[start]

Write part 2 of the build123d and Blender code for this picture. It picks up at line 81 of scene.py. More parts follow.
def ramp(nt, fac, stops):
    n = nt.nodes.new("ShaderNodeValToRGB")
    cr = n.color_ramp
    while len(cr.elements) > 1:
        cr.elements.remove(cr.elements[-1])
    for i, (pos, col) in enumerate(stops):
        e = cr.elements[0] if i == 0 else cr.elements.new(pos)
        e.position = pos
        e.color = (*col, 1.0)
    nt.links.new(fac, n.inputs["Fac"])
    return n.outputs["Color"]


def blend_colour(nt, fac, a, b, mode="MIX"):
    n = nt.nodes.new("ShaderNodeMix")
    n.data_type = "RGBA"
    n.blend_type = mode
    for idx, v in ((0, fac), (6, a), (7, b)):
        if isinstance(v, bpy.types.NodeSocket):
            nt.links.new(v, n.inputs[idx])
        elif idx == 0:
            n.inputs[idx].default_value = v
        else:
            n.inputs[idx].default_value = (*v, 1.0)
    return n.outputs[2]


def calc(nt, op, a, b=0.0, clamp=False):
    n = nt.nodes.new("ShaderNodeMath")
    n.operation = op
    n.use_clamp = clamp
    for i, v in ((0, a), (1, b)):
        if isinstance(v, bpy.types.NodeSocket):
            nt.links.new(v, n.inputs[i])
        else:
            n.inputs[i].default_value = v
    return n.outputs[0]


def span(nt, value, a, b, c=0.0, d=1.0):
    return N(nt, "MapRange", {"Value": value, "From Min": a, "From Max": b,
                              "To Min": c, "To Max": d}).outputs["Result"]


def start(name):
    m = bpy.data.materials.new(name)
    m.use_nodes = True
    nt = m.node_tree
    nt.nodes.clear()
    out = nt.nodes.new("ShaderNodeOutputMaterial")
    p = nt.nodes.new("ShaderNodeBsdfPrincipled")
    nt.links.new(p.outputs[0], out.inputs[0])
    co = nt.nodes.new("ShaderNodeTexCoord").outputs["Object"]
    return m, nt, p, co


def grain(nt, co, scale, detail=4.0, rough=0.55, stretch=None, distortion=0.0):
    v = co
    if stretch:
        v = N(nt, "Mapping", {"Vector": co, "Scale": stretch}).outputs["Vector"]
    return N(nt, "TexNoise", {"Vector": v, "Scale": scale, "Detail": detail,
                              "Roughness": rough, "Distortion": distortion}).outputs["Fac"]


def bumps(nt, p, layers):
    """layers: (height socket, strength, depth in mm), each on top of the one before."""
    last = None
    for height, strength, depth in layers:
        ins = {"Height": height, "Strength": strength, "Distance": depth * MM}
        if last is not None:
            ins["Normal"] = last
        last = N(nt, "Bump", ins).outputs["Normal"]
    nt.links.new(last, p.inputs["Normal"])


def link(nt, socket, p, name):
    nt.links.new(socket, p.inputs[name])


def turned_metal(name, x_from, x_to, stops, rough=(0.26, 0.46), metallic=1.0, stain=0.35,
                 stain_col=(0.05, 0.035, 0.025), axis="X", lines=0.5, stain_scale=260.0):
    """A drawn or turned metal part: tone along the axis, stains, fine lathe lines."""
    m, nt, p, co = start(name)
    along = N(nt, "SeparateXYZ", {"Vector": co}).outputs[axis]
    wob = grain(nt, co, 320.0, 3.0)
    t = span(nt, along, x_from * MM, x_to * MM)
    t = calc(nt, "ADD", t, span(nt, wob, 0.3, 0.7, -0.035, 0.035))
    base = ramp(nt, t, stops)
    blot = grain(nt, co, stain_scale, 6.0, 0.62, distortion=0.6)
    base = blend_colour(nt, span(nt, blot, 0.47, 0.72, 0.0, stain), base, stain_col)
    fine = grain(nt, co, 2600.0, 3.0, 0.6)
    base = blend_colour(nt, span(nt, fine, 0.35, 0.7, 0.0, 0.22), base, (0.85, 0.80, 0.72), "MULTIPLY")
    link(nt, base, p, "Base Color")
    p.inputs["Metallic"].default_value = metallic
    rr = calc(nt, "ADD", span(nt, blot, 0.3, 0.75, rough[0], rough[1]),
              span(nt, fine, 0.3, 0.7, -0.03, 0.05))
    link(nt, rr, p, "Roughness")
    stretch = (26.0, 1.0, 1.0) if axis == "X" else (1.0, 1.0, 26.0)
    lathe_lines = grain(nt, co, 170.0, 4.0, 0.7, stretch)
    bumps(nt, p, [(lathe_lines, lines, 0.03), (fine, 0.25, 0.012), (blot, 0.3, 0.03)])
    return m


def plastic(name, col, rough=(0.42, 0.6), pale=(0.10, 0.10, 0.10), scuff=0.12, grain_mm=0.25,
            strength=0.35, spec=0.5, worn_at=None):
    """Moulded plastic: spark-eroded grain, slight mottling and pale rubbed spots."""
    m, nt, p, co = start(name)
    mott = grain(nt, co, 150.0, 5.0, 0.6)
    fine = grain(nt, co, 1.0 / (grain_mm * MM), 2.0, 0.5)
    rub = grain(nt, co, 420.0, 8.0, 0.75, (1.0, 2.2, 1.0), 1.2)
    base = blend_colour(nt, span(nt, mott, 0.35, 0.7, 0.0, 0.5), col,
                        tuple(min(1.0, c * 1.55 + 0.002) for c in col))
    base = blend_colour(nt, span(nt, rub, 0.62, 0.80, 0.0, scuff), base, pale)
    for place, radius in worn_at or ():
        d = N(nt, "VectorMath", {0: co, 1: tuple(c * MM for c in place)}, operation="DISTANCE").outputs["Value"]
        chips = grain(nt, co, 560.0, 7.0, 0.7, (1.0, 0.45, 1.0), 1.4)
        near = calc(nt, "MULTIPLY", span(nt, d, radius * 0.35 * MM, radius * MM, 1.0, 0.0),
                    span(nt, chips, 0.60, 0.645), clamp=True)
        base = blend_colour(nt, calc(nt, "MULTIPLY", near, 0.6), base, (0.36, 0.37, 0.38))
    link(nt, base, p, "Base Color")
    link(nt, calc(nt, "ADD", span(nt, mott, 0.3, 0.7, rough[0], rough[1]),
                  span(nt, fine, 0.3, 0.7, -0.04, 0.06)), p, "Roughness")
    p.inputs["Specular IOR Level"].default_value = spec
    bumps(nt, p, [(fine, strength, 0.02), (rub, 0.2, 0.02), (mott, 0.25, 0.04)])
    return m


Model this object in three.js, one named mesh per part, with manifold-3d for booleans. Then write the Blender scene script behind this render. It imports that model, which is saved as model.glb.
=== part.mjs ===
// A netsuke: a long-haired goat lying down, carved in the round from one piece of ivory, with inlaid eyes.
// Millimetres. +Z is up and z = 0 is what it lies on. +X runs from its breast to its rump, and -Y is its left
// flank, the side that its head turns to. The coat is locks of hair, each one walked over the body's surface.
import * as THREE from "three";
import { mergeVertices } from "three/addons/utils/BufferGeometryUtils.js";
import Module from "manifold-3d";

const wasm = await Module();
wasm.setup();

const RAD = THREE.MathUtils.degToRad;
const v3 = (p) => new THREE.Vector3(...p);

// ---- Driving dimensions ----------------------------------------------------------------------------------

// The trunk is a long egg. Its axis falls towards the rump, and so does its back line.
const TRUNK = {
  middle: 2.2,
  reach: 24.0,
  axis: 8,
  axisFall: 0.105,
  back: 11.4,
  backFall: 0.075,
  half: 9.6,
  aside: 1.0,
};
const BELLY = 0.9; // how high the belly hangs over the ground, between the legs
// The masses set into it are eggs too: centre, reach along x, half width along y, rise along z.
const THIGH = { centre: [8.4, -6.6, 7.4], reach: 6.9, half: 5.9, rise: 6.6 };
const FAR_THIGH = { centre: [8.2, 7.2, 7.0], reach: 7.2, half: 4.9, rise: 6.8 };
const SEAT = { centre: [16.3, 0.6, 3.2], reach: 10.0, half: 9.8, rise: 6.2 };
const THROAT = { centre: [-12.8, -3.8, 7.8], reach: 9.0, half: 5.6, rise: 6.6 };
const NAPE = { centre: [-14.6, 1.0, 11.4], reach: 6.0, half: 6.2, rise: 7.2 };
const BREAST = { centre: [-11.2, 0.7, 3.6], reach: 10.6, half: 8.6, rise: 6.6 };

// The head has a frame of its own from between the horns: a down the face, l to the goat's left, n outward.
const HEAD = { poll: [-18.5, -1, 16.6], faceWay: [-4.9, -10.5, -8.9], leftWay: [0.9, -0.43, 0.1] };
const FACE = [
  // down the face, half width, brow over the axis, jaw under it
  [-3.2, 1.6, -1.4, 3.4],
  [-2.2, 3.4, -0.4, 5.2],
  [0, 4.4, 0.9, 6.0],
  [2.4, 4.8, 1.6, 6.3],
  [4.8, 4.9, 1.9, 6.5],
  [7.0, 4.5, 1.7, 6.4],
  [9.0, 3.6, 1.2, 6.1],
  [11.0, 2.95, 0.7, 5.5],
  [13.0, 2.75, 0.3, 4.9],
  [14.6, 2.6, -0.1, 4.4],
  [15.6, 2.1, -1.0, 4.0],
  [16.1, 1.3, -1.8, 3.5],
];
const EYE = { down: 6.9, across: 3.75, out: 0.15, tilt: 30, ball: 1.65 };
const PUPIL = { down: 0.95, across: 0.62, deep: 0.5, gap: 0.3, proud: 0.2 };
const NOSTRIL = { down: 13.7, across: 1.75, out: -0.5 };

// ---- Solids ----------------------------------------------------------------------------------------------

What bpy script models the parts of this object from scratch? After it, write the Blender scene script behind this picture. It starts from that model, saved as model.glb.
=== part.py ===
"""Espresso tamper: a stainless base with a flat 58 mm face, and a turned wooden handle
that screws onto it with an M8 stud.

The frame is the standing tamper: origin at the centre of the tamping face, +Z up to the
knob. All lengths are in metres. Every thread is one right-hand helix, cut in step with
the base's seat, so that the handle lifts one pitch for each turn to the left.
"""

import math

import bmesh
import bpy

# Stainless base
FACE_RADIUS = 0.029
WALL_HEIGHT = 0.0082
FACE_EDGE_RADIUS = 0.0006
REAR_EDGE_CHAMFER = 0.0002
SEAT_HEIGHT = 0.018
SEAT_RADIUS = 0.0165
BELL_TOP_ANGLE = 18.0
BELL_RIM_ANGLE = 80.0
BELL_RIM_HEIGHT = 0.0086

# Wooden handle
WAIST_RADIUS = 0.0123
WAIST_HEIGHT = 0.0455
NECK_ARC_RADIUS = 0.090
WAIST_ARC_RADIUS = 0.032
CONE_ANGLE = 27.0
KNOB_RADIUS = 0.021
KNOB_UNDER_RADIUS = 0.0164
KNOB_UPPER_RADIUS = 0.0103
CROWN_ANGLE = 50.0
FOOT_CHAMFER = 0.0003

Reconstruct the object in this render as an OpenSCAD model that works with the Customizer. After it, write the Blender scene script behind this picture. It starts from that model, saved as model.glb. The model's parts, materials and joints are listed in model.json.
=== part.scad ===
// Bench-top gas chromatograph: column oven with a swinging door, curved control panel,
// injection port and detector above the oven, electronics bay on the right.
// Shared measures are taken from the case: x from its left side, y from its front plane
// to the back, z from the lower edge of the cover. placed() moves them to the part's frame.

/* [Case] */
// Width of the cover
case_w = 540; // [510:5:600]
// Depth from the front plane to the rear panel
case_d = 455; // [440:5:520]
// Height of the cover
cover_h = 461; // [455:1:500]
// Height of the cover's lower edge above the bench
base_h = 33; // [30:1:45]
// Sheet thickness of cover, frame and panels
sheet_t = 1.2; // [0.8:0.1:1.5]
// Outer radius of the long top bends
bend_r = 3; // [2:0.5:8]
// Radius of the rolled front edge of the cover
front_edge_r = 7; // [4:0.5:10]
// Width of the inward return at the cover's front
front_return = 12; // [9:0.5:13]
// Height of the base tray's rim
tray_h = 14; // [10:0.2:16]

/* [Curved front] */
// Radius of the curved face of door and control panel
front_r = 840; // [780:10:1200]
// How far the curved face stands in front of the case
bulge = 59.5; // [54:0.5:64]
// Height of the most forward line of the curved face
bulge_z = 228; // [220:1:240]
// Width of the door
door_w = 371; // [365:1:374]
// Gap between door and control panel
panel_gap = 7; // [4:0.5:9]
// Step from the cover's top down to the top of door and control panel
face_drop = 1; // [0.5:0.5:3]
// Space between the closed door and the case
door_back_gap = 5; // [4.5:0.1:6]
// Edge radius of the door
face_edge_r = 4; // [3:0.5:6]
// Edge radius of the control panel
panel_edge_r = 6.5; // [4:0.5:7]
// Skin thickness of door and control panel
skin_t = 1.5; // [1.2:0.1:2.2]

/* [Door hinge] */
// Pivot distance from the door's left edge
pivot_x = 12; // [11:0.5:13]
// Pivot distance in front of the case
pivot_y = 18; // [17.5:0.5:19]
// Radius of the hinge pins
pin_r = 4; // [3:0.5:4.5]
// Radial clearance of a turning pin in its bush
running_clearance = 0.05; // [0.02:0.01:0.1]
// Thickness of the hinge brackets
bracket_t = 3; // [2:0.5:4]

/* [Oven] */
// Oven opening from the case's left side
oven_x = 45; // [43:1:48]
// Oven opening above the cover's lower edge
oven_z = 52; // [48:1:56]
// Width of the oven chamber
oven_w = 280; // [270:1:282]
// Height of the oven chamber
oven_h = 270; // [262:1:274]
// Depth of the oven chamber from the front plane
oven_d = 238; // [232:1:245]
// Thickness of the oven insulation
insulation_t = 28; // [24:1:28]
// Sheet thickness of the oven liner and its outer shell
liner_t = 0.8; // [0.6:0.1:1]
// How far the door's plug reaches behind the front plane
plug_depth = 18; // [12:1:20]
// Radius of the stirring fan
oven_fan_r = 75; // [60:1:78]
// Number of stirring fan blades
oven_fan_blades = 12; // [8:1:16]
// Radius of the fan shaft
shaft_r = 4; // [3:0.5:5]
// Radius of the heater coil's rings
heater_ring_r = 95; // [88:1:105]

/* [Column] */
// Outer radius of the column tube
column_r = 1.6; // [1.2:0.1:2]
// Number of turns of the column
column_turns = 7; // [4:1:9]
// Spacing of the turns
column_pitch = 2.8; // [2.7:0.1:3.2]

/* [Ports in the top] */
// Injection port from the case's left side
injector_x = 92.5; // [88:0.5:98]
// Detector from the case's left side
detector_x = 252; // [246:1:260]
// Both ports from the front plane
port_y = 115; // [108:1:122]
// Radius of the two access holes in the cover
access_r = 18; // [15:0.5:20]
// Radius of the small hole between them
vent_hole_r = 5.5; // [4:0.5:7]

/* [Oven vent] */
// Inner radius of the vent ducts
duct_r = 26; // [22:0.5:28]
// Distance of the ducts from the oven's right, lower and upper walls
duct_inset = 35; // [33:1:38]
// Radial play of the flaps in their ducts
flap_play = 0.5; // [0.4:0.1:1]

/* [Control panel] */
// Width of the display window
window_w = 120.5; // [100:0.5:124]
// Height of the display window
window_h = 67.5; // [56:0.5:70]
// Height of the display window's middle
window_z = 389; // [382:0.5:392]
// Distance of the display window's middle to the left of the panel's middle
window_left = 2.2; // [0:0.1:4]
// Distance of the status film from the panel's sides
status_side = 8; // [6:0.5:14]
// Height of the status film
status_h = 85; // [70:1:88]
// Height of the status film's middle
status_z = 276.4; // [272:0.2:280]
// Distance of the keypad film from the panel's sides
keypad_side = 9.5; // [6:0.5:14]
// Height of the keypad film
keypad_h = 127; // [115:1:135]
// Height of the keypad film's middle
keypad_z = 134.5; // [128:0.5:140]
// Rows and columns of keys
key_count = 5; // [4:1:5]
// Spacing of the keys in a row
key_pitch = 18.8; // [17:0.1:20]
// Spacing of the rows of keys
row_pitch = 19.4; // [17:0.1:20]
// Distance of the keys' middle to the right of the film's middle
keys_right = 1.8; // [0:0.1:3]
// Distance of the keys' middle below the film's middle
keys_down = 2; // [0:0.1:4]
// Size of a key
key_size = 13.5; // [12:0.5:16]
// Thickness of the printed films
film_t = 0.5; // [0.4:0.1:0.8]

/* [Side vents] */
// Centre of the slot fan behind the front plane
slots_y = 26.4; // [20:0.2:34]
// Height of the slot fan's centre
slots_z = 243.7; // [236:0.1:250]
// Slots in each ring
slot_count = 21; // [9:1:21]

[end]

Work to complete:
Copy out all lines where the word "manifold" appears.

Exercise result:
Model this object in three.js, one named mesh per part, with manifold-3d for booleans. Then write the Blender scene script behind this render. It imports that model, which is saved as model.glb.
import Module from "manifold-3d";